Cobia Time

Cobia Time


Ken Neill


Published in Chesapeake Angler



The cobia, arguably. is the most exciting fish to catch in the Chesapeake Bay. They get big, with some weighing in at over 100 pounds. They fight hard with a combination of strong runs down deep and surface head shakes with some airing out of the water completely. Cobia are famous for going crazy at boat side and inside the boat once landed. They can offer a challenge to get a bite while at other times, they can be ridiculously easy to find and will attack anything you put in front of them. Cobia are considered good table fare and a single nice fish can feed you and all of your neighbors.


Cobia typically arrive in the lower Chesapeake Bay sometime in May and will hang around through the month of September. They can be caught using several techniques each of which may be the most productive depending on weather conditions and when in the season you are fishing.


One technique is to anchor in good location and deploy a chum slick to bring the fish to you. Serious cobia anglers will procure fresh menhaden and grind up their own chum. They will mix in extra menhaden oil prior to freezing it. The chum is deployed in a chum bucket full of holes that allows the chum to disperse as the block of chum melts. Some anglers will just have a weighted chum bucket down near the bottom while others will deploy an additional chum bucket on the surface. The color of the chum bucket is important to some with black being the favored color. Baits are live eels, fish (spot, croaker, and bluefish are commonly used), and menhaden chunks. Baits are fished on the bottom with fish finder rigs with the most productive bait typically being the one placed directly behind the chum bucket.


Chumming is effective throughout the season but is typically most productive earlier in the season. It also becomes the most productive technique when weather conditions interfere with sight-fishing. A brisk northeast wind really favors this technique. Popular locations are various hills in the lower Chesapeake. Some include: York Spit, Bluefish Rock, Latimer Shoal, and 9-Foot Shoal. Anchor up on the edge of the hill in a location that has the current flowing your chum down the slope of the hill.


Sight-fishing has become the most popular technique to target cobia. You get to move around looking for the fish making it more of a hunting event. Again, this technique can be used throughout the season. It becomes more productive later in the season. Sight fishing is best when there is a cloudless sky with bright sunshine, the water is clear and there is not too much wind. This is not the technique to use on a rainy, windy day. Boats that have a raised driving station have an advantage with this technique. The cobia are easier to spot from a higher view point.


It is a simple technique consisting of slowly cruising around looking for cobia swimming near the surface. A good pair of polarized sunglasses is a must. When you spot a cobia, cast your bait out in front of it. As with most things, it is not quite as simple as it seems. Some are much better than others at spotting the fish. Once spotted, you need to see which direction the fish is moving and be able to position your boat in the right location to be able to make a good cast and do so without spooking the fish. Knowing where the best concentration of fish is allows you to be in the area that gives you the best chance of cobia encounters. In general, sight fishermen will work the water between York Spit Light on out to the CBBT during the middle of the season and follow the fish out to the mouth of the bay and down along the oceanfront as the season progresses. It is good to have a network of fellow anglers that communicate with each other as to where they are seeing fish.

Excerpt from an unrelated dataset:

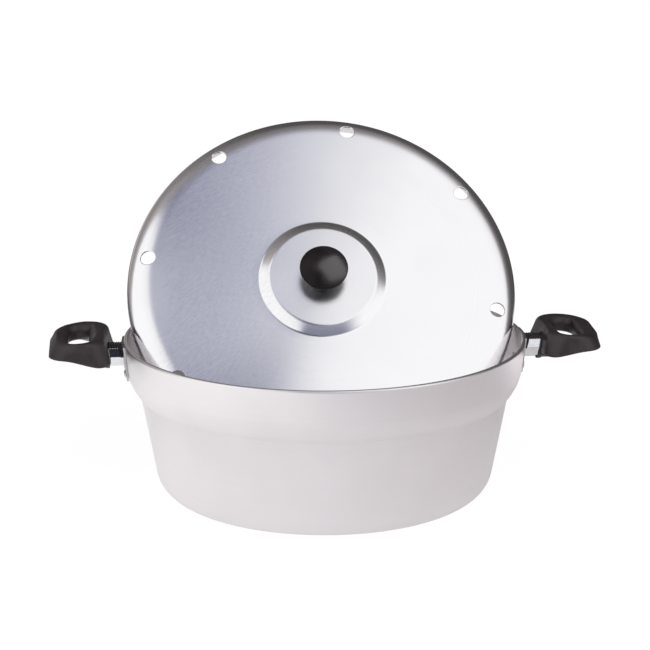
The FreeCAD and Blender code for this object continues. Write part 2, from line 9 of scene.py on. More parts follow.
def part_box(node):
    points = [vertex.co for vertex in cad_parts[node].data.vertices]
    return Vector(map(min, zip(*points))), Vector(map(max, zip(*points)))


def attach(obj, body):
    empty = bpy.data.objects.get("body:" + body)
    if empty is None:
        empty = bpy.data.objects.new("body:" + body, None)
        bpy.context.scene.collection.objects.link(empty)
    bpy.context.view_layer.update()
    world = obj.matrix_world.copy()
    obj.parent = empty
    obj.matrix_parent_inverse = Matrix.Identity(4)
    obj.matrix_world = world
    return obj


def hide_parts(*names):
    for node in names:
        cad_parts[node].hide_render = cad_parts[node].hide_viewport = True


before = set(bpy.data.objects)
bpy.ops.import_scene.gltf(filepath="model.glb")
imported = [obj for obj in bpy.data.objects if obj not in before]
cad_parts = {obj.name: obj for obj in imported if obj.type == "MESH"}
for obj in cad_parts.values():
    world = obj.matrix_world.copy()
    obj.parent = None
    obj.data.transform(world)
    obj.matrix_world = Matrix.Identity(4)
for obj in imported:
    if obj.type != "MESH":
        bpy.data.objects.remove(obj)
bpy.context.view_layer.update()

# ---- Camera ----------------------------------------------
# A long lens looks down on the pot from just above its rim, square on to the grips but for a few
# degrees of turn, so both grips and the whole leaning lid are in view.
rim_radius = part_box("pot_shell")[1][0]
rim_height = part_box("pot_shell")[1][2]
camera_distance = 1.9
camera_turn = radians(-5.0)
camera_rise = radians(14.78)
aim_right = 0.0005
aim_above_rim = 0.0081

aim = Vector((aim_right * cos(camera_turn), aim_right * sin(camera_turn), rim_height + aim_above_rim))
toward = Vector((sin(camera_turn) * cos(camera_rise), -cos(camera_turn) * cos(camera_rise),
                 sin(camera_rise)))
camera_data = bpy.data.cameras.new("studio_camera")
camera_data.lens = 132.2
camera_data.sensor_width = 36.0
camera_data.clip_end = 50.0
camera = bpy.data.objects.new("studio_camera", camera_data)
camera.location = aim + toward * camera_distance
camera.rotation_euler = toward.to_track_quat("Z", "Y").to_euler()
bpy.context.scene.collection.objects.link(camera)
bpy.context.scene.camera = camera
bpy.context.scene.view_settings.view_transform = "Standard"


# ---- Room light ------------------------------------------
# A tent of white cloth: white behind the pot, a broad white panel over its right front, a second
# one far to the left, a grey gap between them and a dark cloth behind and above. The polished parts
# show these, and they light the rest.
def node(tree, kind, settings=None, **feeds):
    """A shader node. Settings are its own properties; feeds are its inputs by name, with _ for a
    space or by number after an i, each a value or another node's output."""
    made = tree.nodes.new(kind)
    for key, value in (settings or {}).items():
        setattr(made, key, value)
    for key, value in feeds.items():
        socket = made.inputs[int(key[1:]) if key[1:].isdigit() else key.replace("_", " ")]
        if isinstance(value, bpy.types.NodeSocket):
            tree.links.new(value, socket)
        else:
            socket.default_value = value
    return made


def maths(tree, operation, first, second=0.0):
    """The result of one operation on two numbers."""
    return node(tree, "ShaderNodeMath", {"operation": operation}, i0=first, i1=second).outputs[0]


def product(tree, *numbers):
    """The product of two or more numbers."""
    result = numbers[0]
    for number in numbers[1:]:
        result = maths(tree, "MULTIPLY", result, number)
    return result


def ease(tree, number, low, high, start=0.0, end=1.0):
    """A number eased from start to end as another goes from low to high, which may also be a fall."""
    return node(tree, "ShaderNodeMapRange", {"interpolation_type": "SMOOTHSTEP"}, i0=number,
                i1=low, i2=high, i3=start, i4=end).outputs[0]


def ramp(tree, number, low, high, start, end):
    """A number that goes straight from start to end as another goes from low to high."""
    return node(tree, "ShaderNodeMapRange", i0=number, i1=low, i2=high, i3=start, i4=end).outputs[0]


def strip(tree, number, rise, fall):
    """A mask that eases up over the first pair of a number's values and down again over the second."""
    return product(tree, ease(tree, number, *rise), ease(tree, number, *fall[::-1]))


def between(tree, first, second, share):
    """A number between two others, by share of the second."""
    return node(tree, "ShaderNodeMix", {"data_type": "FLOAT"},
                i0=share, i2=first, i3=second).outputs[0]


def tinted(tree, first, second, share):
    """A colour between two others, by share of the second."""
    return node(tree, "ShaderNodeMix", {"data_type": "RGBA"},
                i0=share, i6=first, i7=second).outputs[2]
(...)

Baits will consist of live eels and bucktail jigs with some type of trailer attached to give it more action. The eels are simply placed on a plain hook, cast in front of a cobia and allowed to do their thing. The jigs, about 2 oz, are cast out past the cobia and worked back to the boat. One of the best cobia captains, Capt. Jorj Head, likes to use brightly colored jigs mostly so he can easily see them. He really does not want the cobia to be able to get a very good look at the jig. He works his jigs fast with quick, sharp jerks. Doing so, he can elicit reaction strikes from cobia even when they are not actively feeding.


A third technique to target Chesapeake cobia is “running the buoys”. Cobia like to stage around the buoys of the main channels entering the Chesapeake Bay. They will also hold on the pilings of the Chesapeake Bay Bridge Tunnel. Like sight-fishing open water, baits will be jigs and live eels. Often you will come up on a buoy and see one or maybe a dozen cobia circling the buoy on the surface. Other times, you do not see them at all but they may be there down deeper and a jig worked past the buoy or an eel dropped down beside it will bring them up to the top. This technique works best during the second half of the season as that is when more fish are holding on these structures. This is a technique that does not require excellent visibility or high viewing platforms allowing it to be used in a wide range of weather conditions and from most any boat.